Lest you think that sounds like paradise, I’d like to introduce you to my wife. Jenny is working a full-time job, and now she had to feed me and strap me into the leg brace, while also picking up the slack of dishes, driving, cleaning the kitchen, trash, hauling laundry, and other things I was no longer capable of handling. We also had two blackouts (thanks, Pacific Gas and Electric!) and some strep throat going around the family. So while I got better, everybody else got measurably worse, and only a jerk would think that’s a good deal.
So Did Ya Write?
Well, I was laid up in bed with nothing to do but heal, so yes, a little.
Back in late January, I spotted a themed anthology and rewrote a short story to specifically target it, which took up all my personal writing time for a few weeks. My writers’ group queued the story up for review in four weeks, which was going to be when the submission window closed. I always want feedback before firing off a story, so I used the group’s rule of “if you review the most stories in a week, you can get your own bumped to the front of the line.” In other words, I burned my eyes and typing fingers out trying to write extensive, helpful critiques.

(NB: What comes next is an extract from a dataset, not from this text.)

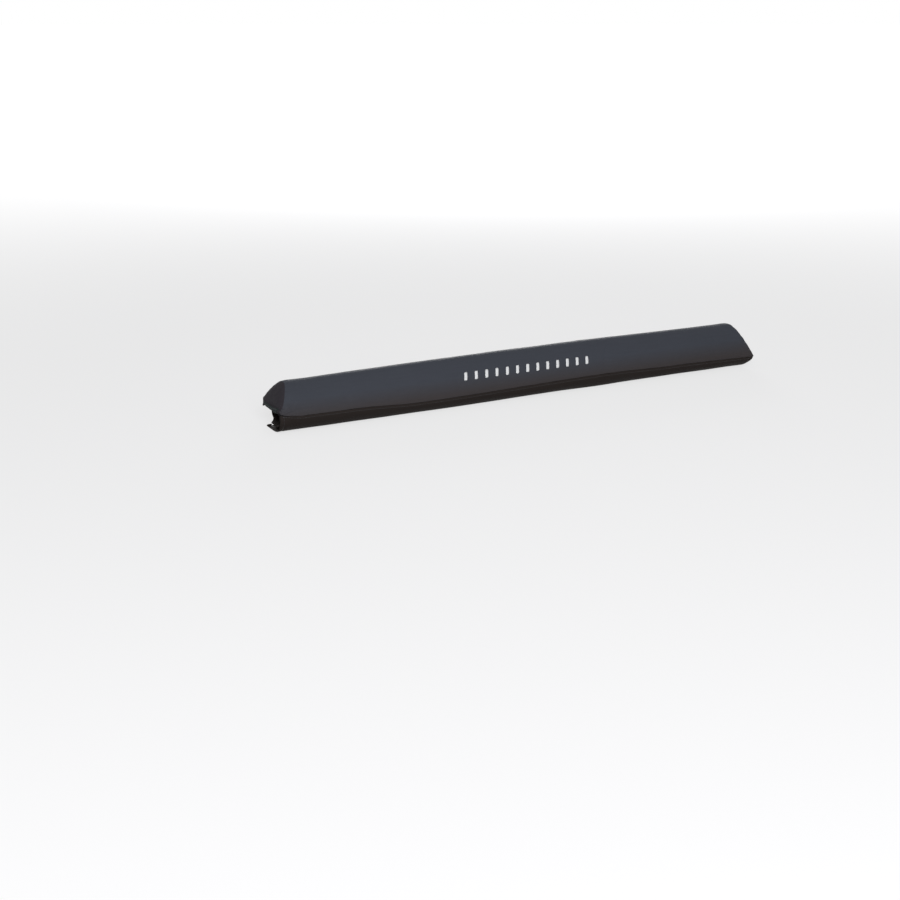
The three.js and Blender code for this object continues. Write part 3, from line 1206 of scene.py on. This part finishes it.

It worked, though — I got feedback in one week instead of four, and the story was submitted with time to spare. Whether or not it’ll be accepted is not up to me. It was bit of a sunk cost — I’d already spent time and effort on the rewrite by the time I busted my knee, and wanted to see it through. Future personal writing is a lot more dicey.
So, What Now?
So now I sweat in physiotherapy and make myself into the best potential employee I can be.
There’s a Sun Tzu quotation that goes “If you know everything about yourself, you will win 50 percent of the time. If you know everything about your opponent, you will win 50 percent of the time. If you know everything about yourself and your opponent, you will win 100 percent of the time.” I try to take this attitude into job interviews, but there are so many “opponents” who are potential employers that it becomes hard to predict where I might be the perfect fit.
When I think about returning to Civil Blood’s sequel, I think first of all the AAA-caliber games I missed out on playing because I had to master Wayfinder, and the mobile games I focused on for years before that, because I was working in the mobile space. That made sense for me at the time, but the next job I apply to might be for a mobile game, or it might not.
Worse, it’s a different landscape for hiring now — to get re-employed, I’m competing with hundreds of writers and narrative designers, many of whom have similar experience. So, I need every edge I can get, and game literacy is a big part of that.
So, I’m going to focus on games for all my available time for at least a week or two. After that, we shall see. Spending an hour or two per night on a personal project may feel like a waste, or after a long day of twitchy reflexes, it may be a much-needed mental release.
You know… just what the doctor ordered.